De uma televisão pública, espera-se que expresse o pensamento da sociedade, e não do governo de plantão. Que, sendo de propriedade da sociedade, sua administração seja plural e descentralizada, com a participação dos setores organizados da população. Seis meses depois de criada, a TV Brasil sofre ataques por supostamente não cumprir esses dois pré-requisitos. Primeiro, foi o ex-editor-chefe da tevê e ex-âncora do Repórter Brasil, telejornal da emissora, Luís Lobo, que saiu denunciando pressão do governo na elaboração do noticiário. Há duas semanas, uma demissão de mais peso: o cineasta Orlando Senna, mentor da idéia de tevê pública no País, deixou a emissora acusando a presidente da TV Brasil, Tereza Cruvinel, de centralizadora, e a estrutura da tevê de burocrática. Dias antes, deixara também a emissora, também por desentendimentos com Tereza Cruvinel, o ex-diretor de Relacionamento da Rede Mário Borgneth.

"A direção geral, cargo que ocupei, não tem autonomia e mobilidade necessárias para cuidar dos aspectos operacionais da empresa, tornando-se, no atual desenho de gestão, praticamente desnecessária", diz Orlando Senna na sua carta de demissão. Segundo Senna, a TV Brasil, "entre outros equívocos, concentra poderes excessivos na Presidência, engessando as instâncias operacionais que necessitam de autonomia executiva para produzir em série, como qualquer tevê". E toca no ponto: "Esse processo de concretização do sonho de uma tevê pública, de uma comunicação plenamente pública, blindada contra os poderes e interesses governamentais e econômicos, só chegará a bom termo com a participação direta da sociedade". Procurado por ISTOÉ, Senna disse não ter mais a acrescentar sobre o assunto.

"Em qualquer empresa, pública ou privada, diretores eventualmente saem", minimiza Tereza Cruvinel. Além de tentar minimizar os efeitos das demissões de Senna e Borgneth, Tereza aposta na produção própria para tirar a tevê pública do traço de audiência. Na semana passada, estreou o programa comandado pelo jornalista Ancelmo Góis, De Lá para Cá, que aborda acontecimentos históricos e seus efeitos nos dias atuais. O programa de estréia falou da Passeata dos 100 Mil, realizada em 1968 para protestar contra a ditadura militar. E fechou com Caetano Veloso cantando com Ancelmo É proibido proibir. Segundo a emissora, o programa registrou 1,05% de audiência.
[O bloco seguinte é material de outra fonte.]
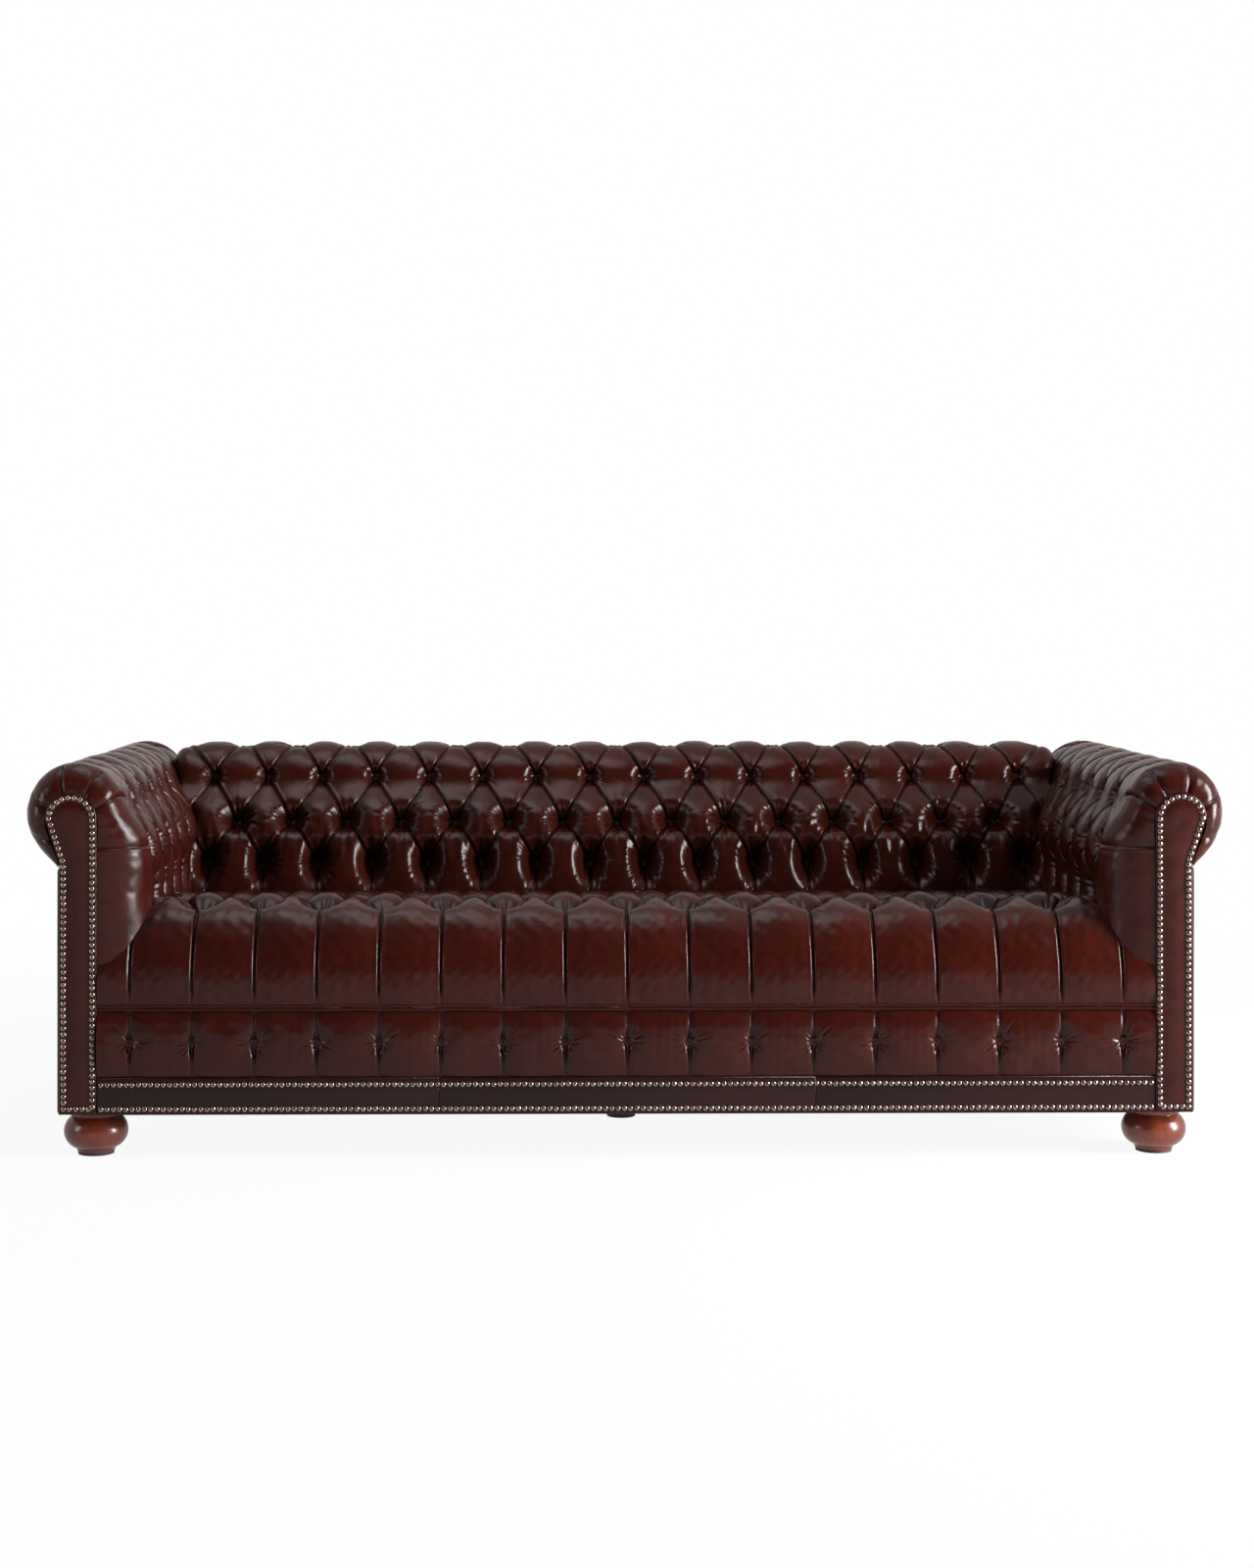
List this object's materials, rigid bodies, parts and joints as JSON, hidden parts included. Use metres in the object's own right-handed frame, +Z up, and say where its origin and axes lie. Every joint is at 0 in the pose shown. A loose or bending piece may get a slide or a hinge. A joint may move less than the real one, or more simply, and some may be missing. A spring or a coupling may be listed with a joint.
{
  "type": "chesterfield sofa",
  "caption": "Chesterfield sofa with deep-buttoned back, rolled arms and tight tufted seat in gloss oxblood leather, nailed arm fronts and base, on turned bun feet.",
  "frame": {"origin": "centre of the footprint, on the floor", "axes": "+X along the sofa to the right of someone facing it, +Y towards its back, +Z up"},
  "size_m": [2.3364, 0.952, 0.7628],
  "materials": {
    "leather": "waxed, high gloss, oxblood with lighter rub-off",
    "button_leather": "waxed, high gloss, oxblood",
    "nail_brass": "antique, lightly tarnished",
    "frame_wood": "planed beech, unfinished",
    "foot_wood": "turned, mahogany stain, gloss lacquer",
    "stuffing": "foam and fibre",
    "webbing": "woven jute",
    "spring_steel": "oil-tempered wire",
    "zinc_steel": "zinc plated",
    "glide_plastic": "hard black",
    "dust_cloth": "black non-woven"
  },
  "bodies": {
    "root": {"arm_buttons_left": "button_leather", "arm_buttons_right": "button_leather", "arm_cover_left": "leather", "arm_cover_right": "leather", "arm_facing_left": "leather", "arm_facing_right": "leather", "arm_foam_left": "stuffing", "arm_foam_right": "stuffing", "arm_posts": "frame_wood", "arm_roll_rails": "frame_wood", "arm_tacking_rails": "frame_wood", "arm_uprights": "frame_wood", "arm_webbing": "webbing", "back_buttons": "button_leather", "back_cover": "leather", "back_foam": "stuffing", "back_rail": "frame_wood", "back_roll_rail": "frame_wood", "back_stiles": "frame_wood", "back_tacking_rail": "frame_wood", "back_webbing": "webbing", "band_nails": "nail_brass", "base_band": "leather", "border_buttons": "button_leather", "border_cover": "leather", "border_pad": "stuffing", "bun_foot_front_left": "foot_wood", "bun_foot_front_right": "foot_wood", "bun_foot_rear_left": "foot_wood", "bun_foot_rear_right": "foot_wood", "centre_foot": "foot_wood", "corner_blocks": "frame_wood", "dust_cover": "dust_cloth", "facing_nails_left": "nail_brass", "facing_nails_right": "nail_brass", "foot_blocks": "frame_wood", "foot_bolts": "zinc_steel", "foot_glides": "glide_plastic", "front_rail": "frame_wood", "front_welt": "leather", "outside_arm_left": "leather", "outside_arm_right": "leather", "outside_back": "leather", "rail_bolts": "zinc_steel", "rear_posts": "frame_wood", "rear_seat_rail": "frame_wood", "roll_end_left": "leather", "roll_end_right": "leather", "seat_braces": "frame_wood", "seat_buttons": "button_leather", "seat_corner_left": "leather", "seat_corner_right": "leather", "seat_cover": "leather", "seat_deck": "webbing", "seat_foam": "stuffing", "seat_springs": "spring_steel", "side_rails": "frame_wood", "spring_clips": "spring_steel", "tee_nuts": "zinc_steel"}
  },
  "joints": []
}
Mas funcionários da tevê queixam-se de pressões. Há reclamações de normas não escritas para favorecer versões oficiais no noticiário. "A gente não conseguiu eliminar a chapa-branca, até porque ela, na verdade, está enraizada na cultura da empresa", disse à ISTOÉ Eugênio Bucci, que presidia a Radiobrás, empresa que foi extinta para a criação da Empresa Brasileira de Comunicação (EBC), que engloba a TV Brasil. Após deixar a empresa, Bucci escreveu um livro, Em Brasília, 19 horas, em que mostra como a pressão do governo criava obstáculos à sua intenção de fazer uma comunicação menos governamental e mais pública. Os episódios das demissões dos diretores revelam que as turbulências continuam as mesmas.